Duluth and other cities have proven to be leaders in tobacco regulation, but McKone isn't surprised there have been efforts to curb their authority with state legislation that would pre-empt local control. She suggested tobacco interests with deep pockets hold less sway at the local level.
"They know they have much more power at the state and federal levels, because they're spending $1 million an hour to market a deadly product. And they spend thousands of dollars during legislative sessions across the country, millions of dollars to fight the work we're doing at those levels," she said.
"But they're less effective at the local level, and pre-emption is one of the big cards in their deck. They want to stifle that ability of communities to make those decisions," McKone said.
In Minnesota, local governments lead, she said, with policies passing "here and then there and then there."
"And pretty soon half of the state is already covered, for instance when we were fighting for clean air. Duluth led that effort," McKone said.
Push for 21
What's next on McKone's to-do list? She hopes Duluth will limit sales of tobacco products to people who are 21 years of age or older.

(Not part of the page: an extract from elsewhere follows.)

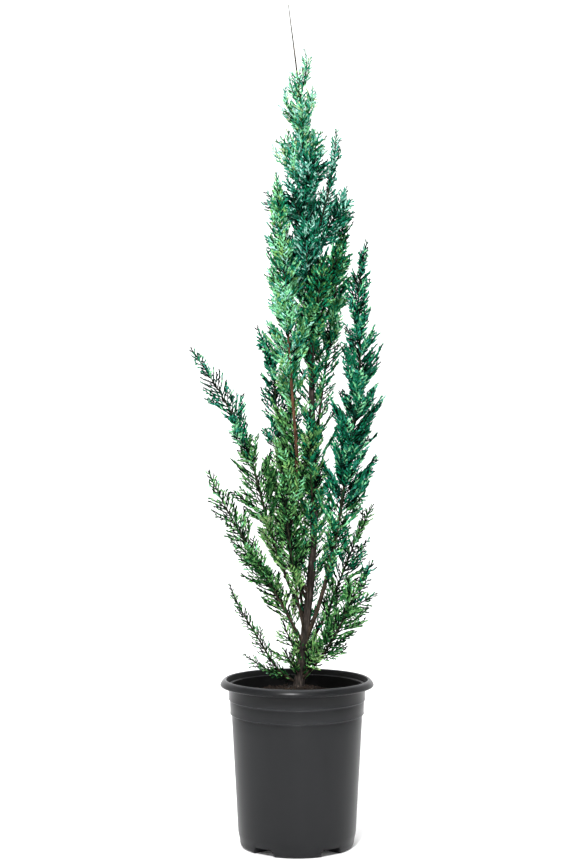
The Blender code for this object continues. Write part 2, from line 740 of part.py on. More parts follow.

If it does, the city will follow in the steps of eight cities, including Minneapolis, which voted in its policy Friday.
"We're certainly going to be out there this summer educating the community," McKone said.
But she acknowledged much legwork will be required to succeed.
"You know, the menthol and other flavored-tobacco products campaign didn't happen overnight," she said, noting a three-year campaign of education and engagement that preceded the Duluth's soon-to-be-implemented rules.